Terrytoons Sound Tricks. From Photoplay Magazine (September 1930) in an article entitled “Watch ‘Em Move“ by writer Frances Kish is this insight about sound for Terrytoons cartoons:
“Out at the studio where Terry-Toons are made, I learned some of the troubles of a musical director of sound cartoons. Old, familiar tunes are frequently found to be all tied up with the red tape of the copyright law. Foreign rights are especially difficult to obtain. Fees paid for the use of musical compositions, often just a few bars at a time, run into enormous sums.
“There are the most amusing ‘sound props’. At the proper moment in the recording, a resined string is pulled from a small drum-like contraption, and the resulting sound is like the bark of a lusty dog. A big bucket-like affair, on the same principle, produces a lion’s roar.
“When the rooster crows, it’s because someone blew into a thing that looks like a small watering can. A big wooden affair, notched like a modern skyscraper, makes a train whistle. There are ratchets that sound like the best of tom-toms, wind whistles, etc.
“One of the executives of the Terry-Toon Company is an expert ‘meow-er’ and his services are much in demand on the days when recording is done!”
When – oh when! – will Richard Williams “A Christmas Carol” land on dvd? I think this is just plain weird. Does anyone have insight into what might be holding this up? This is seared into my memory from when I was a kid and it scared the pee out of me. I think it was and is a wonderful production and I know I’m not alone.

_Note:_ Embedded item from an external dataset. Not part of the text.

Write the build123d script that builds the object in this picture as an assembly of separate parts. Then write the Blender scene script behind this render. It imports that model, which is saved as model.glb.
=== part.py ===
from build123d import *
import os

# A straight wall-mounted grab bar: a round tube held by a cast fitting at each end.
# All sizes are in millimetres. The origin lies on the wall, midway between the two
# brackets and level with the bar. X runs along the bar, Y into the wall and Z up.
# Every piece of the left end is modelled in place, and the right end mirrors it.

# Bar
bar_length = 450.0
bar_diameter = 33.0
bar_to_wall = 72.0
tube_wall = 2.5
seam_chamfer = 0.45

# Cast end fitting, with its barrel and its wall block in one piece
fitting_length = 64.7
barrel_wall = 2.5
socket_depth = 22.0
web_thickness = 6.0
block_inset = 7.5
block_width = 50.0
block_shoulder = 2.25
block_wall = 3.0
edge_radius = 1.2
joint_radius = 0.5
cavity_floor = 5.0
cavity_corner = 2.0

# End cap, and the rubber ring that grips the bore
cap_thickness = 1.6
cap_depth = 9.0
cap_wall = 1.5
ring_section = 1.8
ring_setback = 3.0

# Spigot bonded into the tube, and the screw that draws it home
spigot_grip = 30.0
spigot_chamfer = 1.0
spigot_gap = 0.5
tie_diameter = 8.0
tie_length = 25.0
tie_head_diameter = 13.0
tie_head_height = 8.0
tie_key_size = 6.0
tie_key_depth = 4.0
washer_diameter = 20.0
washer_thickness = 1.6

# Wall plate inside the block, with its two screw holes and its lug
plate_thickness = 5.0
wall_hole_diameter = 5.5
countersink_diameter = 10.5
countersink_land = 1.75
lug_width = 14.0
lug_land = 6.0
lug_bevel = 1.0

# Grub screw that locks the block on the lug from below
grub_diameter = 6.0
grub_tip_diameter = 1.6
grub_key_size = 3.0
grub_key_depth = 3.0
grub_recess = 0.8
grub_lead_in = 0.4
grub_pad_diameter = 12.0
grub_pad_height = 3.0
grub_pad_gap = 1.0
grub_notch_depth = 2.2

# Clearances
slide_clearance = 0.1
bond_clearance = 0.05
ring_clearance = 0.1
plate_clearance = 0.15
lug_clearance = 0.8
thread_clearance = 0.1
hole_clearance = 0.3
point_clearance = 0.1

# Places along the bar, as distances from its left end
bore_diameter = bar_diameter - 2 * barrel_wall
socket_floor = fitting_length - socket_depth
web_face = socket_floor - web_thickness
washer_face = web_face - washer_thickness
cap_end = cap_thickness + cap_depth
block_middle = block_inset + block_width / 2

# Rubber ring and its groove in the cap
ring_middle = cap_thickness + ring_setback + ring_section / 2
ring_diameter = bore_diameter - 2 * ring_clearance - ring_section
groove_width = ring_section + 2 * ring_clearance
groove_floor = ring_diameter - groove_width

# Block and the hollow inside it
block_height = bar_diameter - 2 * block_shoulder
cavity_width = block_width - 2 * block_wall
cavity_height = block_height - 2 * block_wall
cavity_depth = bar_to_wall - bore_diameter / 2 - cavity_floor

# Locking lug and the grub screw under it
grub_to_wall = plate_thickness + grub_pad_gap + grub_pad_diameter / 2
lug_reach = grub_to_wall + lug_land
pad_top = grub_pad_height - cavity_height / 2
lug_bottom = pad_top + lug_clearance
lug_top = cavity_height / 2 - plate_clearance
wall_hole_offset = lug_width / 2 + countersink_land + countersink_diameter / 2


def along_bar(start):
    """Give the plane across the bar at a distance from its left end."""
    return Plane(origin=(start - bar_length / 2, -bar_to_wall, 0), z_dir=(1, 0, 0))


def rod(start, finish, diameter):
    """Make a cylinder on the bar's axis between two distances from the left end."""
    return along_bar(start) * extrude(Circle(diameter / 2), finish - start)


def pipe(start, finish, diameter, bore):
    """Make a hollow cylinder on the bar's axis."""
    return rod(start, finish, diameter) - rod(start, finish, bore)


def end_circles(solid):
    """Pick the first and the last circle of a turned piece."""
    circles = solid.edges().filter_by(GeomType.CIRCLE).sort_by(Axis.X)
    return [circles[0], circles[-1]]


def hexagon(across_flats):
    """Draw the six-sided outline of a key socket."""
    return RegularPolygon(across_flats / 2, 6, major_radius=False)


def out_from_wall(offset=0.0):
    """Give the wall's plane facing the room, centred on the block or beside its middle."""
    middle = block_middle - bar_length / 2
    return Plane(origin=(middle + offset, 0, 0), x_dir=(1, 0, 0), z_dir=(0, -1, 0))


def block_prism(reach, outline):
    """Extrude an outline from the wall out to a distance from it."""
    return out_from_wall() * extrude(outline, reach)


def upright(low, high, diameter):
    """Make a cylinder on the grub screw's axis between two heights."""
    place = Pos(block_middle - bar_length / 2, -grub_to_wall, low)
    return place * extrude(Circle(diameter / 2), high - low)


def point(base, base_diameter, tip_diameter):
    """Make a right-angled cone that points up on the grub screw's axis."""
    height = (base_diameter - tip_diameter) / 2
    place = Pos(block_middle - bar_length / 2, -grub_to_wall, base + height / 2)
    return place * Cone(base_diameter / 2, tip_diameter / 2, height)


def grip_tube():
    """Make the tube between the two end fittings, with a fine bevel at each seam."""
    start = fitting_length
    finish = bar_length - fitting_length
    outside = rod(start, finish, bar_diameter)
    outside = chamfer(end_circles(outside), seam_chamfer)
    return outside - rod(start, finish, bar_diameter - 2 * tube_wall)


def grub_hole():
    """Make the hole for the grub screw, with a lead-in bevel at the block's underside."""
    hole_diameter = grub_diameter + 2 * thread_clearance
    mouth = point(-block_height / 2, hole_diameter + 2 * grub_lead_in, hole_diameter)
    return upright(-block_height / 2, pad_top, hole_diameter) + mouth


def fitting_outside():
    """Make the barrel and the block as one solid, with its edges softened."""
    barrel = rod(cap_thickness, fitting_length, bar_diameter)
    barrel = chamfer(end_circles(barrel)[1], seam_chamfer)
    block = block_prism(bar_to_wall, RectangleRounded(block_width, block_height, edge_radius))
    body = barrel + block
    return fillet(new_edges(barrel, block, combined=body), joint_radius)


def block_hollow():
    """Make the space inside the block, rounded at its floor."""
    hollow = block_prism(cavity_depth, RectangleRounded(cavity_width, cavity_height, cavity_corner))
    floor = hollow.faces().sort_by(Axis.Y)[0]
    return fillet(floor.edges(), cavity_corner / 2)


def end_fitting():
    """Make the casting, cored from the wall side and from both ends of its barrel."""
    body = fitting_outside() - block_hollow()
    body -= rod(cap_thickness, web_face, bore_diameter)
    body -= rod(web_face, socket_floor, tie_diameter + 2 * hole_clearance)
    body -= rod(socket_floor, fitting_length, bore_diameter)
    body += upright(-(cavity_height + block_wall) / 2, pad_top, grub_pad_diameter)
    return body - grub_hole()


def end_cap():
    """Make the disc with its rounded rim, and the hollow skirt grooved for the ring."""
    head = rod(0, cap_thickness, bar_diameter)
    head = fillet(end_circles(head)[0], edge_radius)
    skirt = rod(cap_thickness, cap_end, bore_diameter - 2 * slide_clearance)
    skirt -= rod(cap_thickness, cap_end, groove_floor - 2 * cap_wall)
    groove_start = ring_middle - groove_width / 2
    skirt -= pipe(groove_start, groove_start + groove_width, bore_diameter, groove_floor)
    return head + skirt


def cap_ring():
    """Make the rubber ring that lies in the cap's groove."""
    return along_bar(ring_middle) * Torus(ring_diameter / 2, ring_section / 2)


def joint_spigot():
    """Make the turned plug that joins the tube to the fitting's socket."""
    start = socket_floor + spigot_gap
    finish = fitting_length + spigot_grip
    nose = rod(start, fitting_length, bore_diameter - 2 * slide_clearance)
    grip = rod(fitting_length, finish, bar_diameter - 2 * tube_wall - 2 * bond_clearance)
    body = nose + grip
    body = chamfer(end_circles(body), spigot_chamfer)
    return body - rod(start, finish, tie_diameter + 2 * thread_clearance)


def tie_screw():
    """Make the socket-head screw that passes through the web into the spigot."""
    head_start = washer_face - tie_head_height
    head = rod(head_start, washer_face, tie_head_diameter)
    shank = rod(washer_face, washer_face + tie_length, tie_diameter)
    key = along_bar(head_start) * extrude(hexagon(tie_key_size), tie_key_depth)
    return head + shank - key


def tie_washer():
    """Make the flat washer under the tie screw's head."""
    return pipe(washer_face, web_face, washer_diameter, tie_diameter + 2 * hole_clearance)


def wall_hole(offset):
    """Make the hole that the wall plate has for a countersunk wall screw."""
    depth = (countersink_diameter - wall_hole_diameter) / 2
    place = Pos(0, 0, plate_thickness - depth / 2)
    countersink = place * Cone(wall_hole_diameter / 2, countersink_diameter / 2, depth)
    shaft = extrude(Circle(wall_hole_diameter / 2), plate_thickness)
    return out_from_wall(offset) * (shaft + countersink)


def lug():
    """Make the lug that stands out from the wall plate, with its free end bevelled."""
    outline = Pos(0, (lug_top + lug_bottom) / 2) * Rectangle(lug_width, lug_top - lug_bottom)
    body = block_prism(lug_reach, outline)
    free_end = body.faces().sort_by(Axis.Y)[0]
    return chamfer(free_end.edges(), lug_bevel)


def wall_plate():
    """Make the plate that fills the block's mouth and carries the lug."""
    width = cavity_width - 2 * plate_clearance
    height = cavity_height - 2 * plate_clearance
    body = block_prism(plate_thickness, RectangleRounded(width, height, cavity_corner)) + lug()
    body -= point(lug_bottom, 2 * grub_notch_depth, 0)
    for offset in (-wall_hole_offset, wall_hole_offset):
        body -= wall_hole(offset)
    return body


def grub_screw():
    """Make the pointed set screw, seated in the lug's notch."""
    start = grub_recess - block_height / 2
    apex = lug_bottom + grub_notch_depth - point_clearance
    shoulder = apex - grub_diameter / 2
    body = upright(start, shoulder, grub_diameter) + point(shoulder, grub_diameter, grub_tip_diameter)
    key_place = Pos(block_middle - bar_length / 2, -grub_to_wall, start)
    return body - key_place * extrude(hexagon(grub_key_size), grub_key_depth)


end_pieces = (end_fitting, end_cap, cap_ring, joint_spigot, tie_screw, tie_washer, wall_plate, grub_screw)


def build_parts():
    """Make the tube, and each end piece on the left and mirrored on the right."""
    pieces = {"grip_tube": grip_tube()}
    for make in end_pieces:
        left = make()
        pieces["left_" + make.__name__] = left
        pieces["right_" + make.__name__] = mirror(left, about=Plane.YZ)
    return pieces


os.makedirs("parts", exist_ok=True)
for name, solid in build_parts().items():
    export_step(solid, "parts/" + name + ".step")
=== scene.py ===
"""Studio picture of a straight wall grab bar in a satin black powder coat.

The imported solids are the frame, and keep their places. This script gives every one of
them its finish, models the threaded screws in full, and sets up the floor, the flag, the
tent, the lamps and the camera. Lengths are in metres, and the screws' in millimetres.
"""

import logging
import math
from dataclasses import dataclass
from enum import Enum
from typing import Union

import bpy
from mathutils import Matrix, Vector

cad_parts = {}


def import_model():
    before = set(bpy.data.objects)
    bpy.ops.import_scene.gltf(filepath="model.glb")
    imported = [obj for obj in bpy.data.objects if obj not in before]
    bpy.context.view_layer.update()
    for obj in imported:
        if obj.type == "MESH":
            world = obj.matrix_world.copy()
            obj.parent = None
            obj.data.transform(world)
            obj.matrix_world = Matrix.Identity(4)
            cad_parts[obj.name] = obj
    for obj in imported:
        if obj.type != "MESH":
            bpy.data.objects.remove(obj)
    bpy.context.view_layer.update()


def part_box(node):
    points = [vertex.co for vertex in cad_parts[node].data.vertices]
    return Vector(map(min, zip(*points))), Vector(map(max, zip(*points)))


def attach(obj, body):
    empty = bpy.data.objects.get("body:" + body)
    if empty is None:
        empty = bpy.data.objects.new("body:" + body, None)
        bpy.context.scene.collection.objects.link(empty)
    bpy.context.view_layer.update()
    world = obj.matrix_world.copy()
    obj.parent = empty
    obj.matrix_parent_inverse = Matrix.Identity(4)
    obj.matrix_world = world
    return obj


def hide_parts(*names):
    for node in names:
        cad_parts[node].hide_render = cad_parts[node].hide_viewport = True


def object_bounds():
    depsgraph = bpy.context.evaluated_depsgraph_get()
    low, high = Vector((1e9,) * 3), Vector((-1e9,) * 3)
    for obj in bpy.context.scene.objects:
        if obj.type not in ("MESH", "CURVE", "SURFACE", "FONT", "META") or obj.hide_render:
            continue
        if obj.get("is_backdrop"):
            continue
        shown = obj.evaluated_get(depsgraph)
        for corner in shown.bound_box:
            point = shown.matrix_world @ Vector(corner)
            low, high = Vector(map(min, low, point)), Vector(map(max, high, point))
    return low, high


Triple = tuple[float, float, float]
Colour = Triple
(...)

Disney owns the Richard Williams “A Christmas Carol.” It was an asset of ABC Films. I begged them to put it out as an “impulse purchase” DVD for 5 bucks back when I was working on DVD production. I assumed they might put it on the Zemeckis version as a bonus, since it’s just sitting in the vault, but apparently no one there knows they own it.
Disney owns the Richard Williams “A Christmas Carol.” It was an asset of ABC Films. I begged them to put it out as an “impulse purchase” DVD for 5 bucks back when I was working on DVD production. I assumed they might put it on the Zemeckis version as a bonus, since it’s just sitting in the vault, but apparently no one there knows they own it.
Total shame. 🙁
There’s plenty of forgotten ABC material that deserves another release in some way or another if they only knew what we’ve been asking for (like the O.G. Readmore specials).
The Animation Guild Blog did a GREAT interview with Tad Stones back in 2011 that covers — in detail — the creation and decimation of the 90s ‘Disney Afternoon.’ That portion can be heard in Part 2 at roughly the 21 minute mark:
http://animationguildblog.blogspot.com/2011/07/talk-with-tad-stones-part-ii.html
…and continues into Part 3 on the interview:
http://animationguildblog.blogspot.com/2011/07/talk-with-tad-stones-part-iii.html
Has the film ever been issued on VHS, please? I have many of the VHS tapes that Disney released in the mid-1980s, but I don’t even remember this production at all, much less seeing it on VHS! Thank you for any info.
https://www.youtube.com/watch?v=ZTzyC9CZuOA
Strangely it did receive a few VHS releases here or there over the years
According to this, Anchor Bay put out tape 17 years ago.
http://www.amazon.com/Christmas-Carol-Animated-Version-VHS/dp/6305107645
I liked the segment on Terrytoons sound effects. I wish there were exposes on the way sounds were produced at other studios. We know that Tregg Brown was a master at Warner Brothers, but where did he get all those fantastic sound effects? The same goes with MGM–some of their sounds were so jarring yet almost musical in some cases. That is why the sound and music in those cartoons work so well together. Scott Bradley’s scores were so out front that the sound effects almost had to fit with the emphasis (and space saved for the resulting sound effect). I’m intrigued by things like that; in Warner Brothers’ “HOUSE-HUNTING MICE”, there is a door closing that is merely the sound of a hard cough! What a brilliant idea!
From what I understand, not a few of the effects used in WB cartoons were created by Brown himself, who largely built up his own library of sounds.
Not to mention Hanna-Barbera and Jay Ward sounds. (MGM themselves and some other studios’s sounds wound up at HB while Spike Jones drummer/funny voice man/writer Joe Siracusa did apparently al of the Jay Ward sounds.) And then there are the Fleischer/Famous sounds which also wound up elsewhere..
I always suspected as a kid that Rescue Rangers started out as The Rescuers, but I’d never seen anything that confirmed it until now. Another similarity is that both Rescue Rangers and The Rescuers Down Under had Australian mouse characters.